TASK REQUIREMENTS :: Find every line containing the word "that" and report the count, nothing more.

DATA PROVIDED ::

┌──

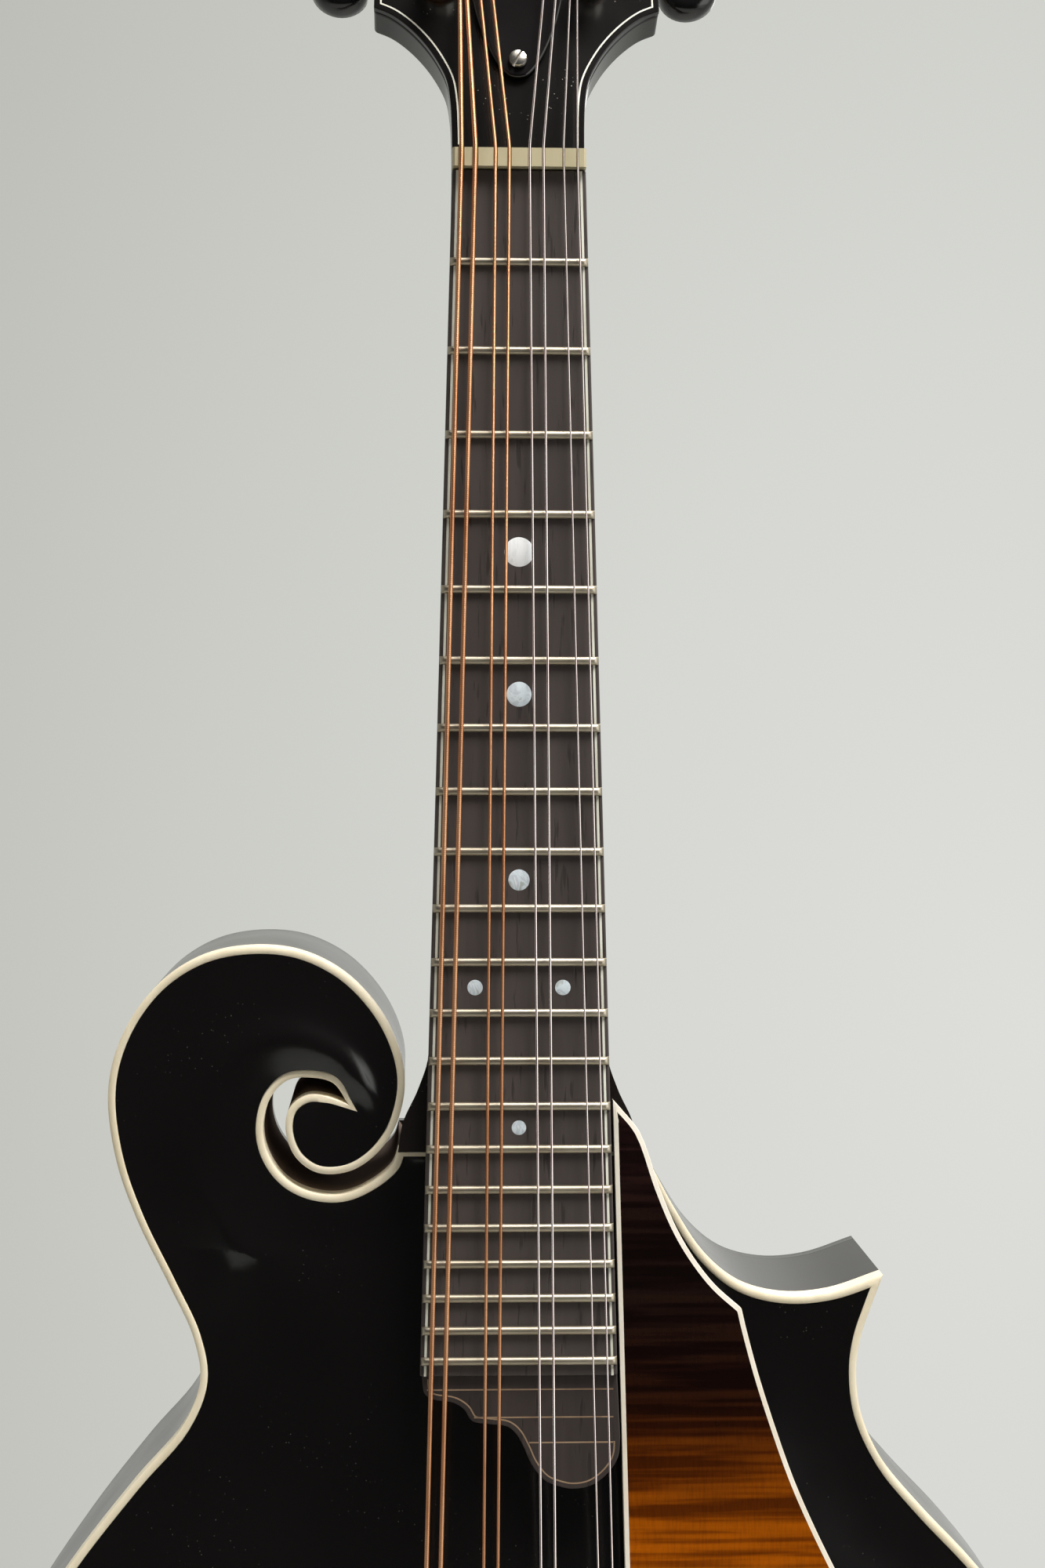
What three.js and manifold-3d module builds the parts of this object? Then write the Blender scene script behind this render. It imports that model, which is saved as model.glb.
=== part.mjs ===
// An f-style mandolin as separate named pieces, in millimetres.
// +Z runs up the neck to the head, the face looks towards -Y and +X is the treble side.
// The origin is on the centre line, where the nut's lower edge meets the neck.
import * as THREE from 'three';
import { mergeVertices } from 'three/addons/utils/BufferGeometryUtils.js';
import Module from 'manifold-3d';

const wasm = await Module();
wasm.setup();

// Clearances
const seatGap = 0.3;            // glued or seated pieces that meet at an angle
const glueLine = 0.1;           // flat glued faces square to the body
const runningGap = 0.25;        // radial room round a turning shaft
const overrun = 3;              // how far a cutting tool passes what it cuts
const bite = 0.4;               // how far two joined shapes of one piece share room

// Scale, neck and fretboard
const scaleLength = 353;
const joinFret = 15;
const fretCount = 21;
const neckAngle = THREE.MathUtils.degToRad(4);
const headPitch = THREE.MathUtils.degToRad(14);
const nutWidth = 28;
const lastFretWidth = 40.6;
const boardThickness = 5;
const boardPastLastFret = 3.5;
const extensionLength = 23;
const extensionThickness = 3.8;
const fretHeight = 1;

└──

EXPECTED OUTPUT :: 2